MORNING : Start with the Ho Phra Kaew Art Museum, a temple originally built to house the celebrated Emerald Buddha, later appropriated by Siam in 1779. Today it is a museum containing religious art. Then take in Wat Phra That Luang: this giant, golden Buddhist stupa is a defining symbol of Vientiane.
AFTERNOON : The National Museum, in a rambling old colonial structure, is a fascinating collection of artifacts from various eras of Lao history. Then take a taxi 15 miles (24 km) along the river to the Buddha Park, a fanciful sculpture garden full of Hindu and Buddhist statuary.
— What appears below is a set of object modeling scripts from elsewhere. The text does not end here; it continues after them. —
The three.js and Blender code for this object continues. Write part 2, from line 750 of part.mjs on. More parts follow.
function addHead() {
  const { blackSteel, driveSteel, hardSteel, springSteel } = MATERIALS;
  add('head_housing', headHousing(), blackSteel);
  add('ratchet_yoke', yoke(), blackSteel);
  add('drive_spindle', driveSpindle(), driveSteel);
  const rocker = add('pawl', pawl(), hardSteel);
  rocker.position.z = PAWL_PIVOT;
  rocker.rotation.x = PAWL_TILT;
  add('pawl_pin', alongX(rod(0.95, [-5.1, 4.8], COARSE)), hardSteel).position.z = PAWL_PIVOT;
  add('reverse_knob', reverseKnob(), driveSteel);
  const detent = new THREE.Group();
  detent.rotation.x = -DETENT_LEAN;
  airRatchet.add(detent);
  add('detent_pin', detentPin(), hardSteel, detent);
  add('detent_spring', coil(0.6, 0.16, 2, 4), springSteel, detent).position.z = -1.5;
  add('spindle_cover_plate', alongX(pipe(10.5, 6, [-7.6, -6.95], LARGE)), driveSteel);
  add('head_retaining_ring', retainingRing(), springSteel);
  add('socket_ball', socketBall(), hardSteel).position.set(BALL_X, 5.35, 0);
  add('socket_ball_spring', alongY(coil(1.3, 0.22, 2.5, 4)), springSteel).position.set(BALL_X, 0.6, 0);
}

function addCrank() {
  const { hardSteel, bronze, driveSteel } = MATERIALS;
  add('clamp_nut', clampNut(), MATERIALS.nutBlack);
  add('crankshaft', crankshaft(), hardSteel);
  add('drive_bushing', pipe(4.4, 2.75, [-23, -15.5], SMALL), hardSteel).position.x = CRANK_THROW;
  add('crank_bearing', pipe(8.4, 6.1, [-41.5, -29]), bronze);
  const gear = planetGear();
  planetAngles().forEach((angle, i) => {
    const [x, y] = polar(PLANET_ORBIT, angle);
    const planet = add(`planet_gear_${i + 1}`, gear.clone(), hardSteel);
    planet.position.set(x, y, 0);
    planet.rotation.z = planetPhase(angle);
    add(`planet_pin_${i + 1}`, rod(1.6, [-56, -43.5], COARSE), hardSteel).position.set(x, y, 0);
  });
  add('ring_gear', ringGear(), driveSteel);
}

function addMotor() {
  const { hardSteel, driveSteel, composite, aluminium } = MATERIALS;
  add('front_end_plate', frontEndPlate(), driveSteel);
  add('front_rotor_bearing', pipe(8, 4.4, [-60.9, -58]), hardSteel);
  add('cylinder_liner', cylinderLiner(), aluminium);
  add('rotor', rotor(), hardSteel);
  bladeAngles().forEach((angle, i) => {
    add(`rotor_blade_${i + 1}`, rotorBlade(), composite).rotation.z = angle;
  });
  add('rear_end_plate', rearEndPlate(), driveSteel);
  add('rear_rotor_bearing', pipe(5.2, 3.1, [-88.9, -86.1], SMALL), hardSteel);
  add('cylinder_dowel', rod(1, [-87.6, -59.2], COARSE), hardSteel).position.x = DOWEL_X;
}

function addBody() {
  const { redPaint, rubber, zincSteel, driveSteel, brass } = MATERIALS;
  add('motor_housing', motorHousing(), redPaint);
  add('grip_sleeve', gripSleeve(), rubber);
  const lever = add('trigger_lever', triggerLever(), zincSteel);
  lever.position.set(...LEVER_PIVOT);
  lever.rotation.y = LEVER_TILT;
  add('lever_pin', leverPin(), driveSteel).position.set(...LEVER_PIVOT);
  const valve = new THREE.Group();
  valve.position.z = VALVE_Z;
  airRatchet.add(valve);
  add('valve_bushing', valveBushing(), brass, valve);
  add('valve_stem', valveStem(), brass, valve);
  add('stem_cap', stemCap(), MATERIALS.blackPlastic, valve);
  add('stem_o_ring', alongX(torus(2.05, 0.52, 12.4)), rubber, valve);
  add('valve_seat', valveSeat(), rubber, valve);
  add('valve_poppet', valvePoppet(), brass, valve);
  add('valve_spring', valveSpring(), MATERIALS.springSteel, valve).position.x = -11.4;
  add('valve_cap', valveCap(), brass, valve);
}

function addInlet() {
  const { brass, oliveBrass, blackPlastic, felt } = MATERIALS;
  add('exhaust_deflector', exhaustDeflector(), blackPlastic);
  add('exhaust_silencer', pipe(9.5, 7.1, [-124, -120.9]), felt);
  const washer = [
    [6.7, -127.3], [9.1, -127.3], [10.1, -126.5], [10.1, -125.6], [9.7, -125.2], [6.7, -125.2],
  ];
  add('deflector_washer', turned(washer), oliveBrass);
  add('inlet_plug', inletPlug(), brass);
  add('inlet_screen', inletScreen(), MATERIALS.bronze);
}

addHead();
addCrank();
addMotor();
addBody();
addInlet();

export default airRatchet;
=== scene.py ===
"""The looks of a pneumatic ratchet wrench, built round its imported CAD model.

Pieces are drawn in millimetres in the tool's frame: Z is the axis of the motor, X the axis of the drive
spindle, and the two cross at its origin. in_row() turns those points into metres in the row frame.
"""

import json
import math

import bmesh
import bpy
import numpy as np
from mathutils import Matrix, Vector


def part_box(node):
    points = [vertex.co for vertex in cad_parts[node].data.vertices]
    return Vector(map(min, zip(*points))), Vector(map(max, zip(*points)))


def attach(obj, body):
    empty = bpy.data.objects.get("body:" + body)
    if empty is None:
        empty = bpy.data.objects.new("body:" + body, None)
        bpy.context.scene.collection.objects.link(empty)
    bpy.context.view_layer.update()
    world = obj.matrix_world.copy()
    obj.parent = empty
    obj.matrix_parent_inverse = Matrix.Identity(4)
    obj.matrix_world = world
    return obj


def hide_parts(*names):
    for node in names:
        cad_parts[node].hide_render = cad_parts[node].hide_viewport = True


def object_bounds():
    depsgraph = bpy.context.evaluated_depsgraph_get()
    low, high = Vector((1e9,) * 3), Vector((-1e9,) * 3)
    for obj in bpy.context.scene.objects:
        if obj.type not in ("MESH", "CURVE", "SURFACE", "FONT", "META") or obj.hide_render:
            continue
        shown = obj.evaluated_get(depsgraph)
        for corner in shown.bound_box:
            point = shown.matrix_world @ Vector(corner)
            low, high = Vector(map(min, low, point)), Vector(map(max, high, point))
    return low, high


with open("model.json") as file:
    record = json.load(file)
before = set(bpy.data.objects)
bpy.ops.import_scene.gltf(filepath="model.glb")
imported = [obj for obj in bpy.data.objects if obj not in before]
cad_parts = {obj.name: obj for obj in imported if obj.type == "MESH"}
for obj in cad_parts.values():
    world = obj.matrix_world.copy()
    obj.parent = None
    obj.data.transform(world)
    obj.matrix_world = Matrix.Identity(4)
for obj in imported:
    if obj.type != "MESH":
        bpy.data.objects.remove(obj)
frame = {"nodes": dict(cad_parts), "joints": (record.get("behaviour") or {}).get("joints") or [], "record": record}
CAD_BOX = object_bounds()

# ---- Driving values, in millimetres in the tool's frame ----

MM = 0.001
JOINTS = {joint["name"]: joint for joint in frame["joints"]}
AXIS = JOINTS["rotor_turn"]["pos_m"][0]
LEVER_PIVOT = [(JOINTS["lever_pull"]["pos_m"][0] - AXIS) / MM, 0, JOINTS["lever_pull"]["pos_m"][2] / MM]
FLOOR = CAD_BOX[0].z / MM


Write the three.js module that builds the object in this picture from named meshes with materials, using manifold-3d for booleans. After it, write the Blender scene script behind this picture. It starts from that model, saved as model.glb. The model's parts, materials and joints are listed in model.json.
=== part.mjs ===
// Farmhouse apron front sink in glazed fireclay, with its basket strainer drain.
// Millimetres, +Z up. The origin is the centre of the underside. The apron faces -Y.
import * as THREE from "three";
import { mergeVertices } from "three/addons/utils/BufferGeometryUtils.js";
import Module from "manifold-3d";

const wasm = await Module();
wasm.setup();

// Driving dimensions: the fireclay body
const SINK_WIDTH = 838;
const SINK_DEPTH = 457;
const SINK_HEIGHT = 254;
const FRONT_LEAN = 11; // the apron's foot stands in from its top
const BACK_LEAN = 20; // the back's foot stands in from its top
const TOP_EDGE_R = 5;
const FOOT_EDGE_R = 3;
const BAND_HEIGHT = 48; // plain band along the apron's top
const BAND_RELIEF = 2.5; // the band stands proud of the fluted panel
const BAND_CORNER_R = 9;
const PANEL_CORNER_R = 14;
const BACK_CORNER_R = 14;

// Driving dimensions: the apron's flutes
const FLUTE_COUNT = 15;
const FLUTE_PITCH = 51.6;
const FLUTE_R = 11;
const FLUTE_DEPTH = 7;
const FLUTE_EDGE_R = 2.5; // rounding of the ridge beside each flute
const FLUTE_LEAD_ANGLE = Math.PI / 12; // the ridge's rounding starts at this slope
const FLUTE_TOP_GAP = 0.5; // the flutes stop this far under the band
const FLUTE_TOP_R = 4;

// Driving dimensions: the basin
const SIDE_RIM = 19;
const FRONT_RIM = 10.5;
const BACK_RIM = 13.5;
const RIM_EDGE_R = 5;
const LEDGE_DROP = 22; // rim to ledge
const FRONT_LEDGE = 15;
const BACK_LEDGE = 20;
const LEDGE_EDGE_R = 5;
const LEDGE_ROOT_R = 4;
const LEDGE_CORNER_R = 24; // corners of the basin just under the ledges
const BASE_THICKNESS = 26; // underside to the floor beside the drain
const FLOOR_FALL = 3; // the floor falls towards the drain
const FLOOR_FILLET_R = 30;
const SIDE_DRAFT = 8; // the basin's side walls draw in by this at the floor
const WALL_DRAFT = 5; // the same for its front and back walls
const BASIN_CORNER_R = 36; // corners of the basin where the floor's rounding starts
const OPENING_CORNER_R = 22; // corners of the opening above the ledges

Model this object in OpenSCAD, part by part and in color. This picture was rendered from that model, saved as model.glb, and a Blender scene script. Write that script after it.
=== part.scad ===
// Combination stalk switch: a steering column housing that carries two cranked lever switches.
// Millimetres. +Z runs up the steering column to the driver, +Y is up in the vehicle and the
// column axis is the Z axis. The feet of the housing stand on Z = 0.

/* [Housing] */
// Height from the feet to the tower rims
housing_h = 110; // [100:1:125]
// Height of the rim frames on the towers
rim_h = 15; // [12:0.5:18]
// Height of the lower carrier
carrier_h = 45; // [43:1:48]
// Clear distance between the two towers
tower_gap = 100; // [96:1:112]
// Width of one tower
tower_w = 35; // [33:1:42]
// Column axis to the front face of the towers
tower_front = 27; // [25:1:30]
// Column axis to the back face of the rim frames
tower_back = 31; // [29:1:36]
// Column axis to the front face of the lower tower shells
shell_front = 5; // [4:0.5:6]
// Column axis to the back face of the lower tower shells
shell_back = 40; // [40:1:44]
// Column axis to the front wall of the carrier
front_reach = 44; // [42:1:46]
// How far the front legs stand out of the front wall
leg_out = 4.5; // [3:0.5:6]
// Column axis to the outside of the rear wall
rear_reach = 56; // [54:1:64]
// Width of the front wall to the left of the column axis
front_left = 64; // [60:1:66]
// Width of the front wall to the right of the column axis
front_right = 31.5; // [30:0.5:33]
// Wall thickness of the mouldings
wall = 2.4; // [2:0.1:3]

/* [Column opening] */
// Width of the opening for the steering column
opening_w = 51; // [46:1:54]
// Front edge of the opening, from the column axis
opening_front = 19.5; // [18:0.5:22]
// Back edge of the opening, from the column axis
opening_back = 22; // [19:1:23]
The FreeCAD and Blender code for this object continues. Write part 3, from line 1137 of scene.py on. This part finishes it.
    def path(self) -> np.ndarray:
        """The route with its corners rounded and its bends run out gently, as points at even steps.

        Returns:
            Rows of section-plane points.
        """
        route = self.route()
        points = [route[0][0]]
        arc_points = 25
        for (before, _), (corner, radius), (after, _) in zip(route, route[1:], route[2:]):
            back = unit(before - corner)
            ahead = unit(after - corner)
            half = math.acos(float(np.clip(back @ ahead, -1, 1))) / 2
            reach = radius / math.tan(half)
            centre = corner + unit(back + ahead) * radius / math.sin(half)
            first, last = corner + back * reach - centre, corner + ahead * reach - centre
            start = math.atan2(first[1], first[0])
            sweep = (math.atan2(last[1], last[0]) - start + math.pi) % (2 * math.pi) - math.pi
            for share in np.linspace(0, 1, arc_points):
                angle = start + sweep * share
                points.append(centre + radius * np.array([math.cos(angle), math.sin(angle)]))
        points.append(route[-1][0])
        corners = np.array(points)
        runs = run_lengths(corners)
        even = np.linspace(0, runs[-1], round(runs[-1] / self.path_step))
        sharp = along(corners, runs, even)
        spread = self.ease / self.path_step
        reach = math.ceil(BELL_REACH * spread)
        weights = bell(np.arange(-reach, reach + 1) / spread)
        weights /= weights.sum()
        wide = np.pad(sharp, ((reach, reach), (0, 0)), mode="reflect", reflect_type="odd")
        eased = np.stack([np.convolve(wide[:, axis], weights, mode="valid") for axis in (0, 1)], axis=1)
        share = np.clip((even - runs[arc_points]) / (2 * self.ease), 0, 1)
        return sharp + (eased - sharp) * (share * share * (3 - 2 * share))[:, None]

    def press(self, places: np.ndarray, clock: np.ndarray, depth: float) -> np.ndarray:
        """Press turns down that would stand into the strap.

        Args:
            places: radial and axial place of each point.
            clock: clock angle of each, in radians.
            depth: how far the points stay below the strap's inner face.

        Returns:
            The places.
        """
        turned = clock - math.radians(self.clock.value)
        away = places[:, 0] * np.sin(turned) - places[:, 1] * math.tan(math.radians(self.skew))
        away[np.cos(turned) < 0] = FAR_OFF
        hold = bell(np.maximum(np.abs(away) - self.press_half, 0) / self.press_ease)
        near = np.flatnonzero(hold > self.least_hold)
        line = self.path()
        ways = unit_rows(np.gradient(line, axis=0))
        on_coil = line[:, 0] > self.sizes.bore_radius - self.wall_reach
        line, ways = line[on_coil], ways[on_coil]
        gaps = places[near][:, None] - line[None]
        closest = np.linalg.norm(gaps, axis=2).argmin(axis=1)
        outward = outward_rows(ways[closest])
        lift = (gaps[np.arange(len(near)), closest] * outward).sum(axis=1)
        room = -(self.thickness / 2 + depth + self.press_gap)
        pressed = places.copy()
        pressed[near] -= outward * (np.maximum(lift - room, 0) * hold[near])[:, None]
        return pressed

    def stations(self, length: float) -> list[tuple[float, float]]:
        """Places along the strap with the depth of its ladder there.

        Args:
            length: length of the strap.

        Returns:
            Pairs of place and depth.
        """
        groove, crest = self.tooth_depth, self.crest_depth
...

EVENING : Sunset over the Mekong is a show in itself. Back in town, if you’re not heading for Nang Khambang for dinner, there are many traditional restaurants lining the river to the west of the main riverfront promenade. One of the best is Sala Khoun Ta.
Getting to Laos
Wattay International Airport is a short taxi ride from the center of town. Alternatively, one can cross the Mekong from Thailand. Visa on arrival is available whichever route you choose.
Where to stay in Laos
Mali Namphu Guest House (inexpensive) is an atmospheric ocher-walled building constructed around a shaded courtyard.
Hotel Khamvongsa (moderate) is brand-new and is situated in a converted French villa near the river.
Settha Palace Hotel (expensive) is a renovated French colonial masterpiece with great charm and excellent dining.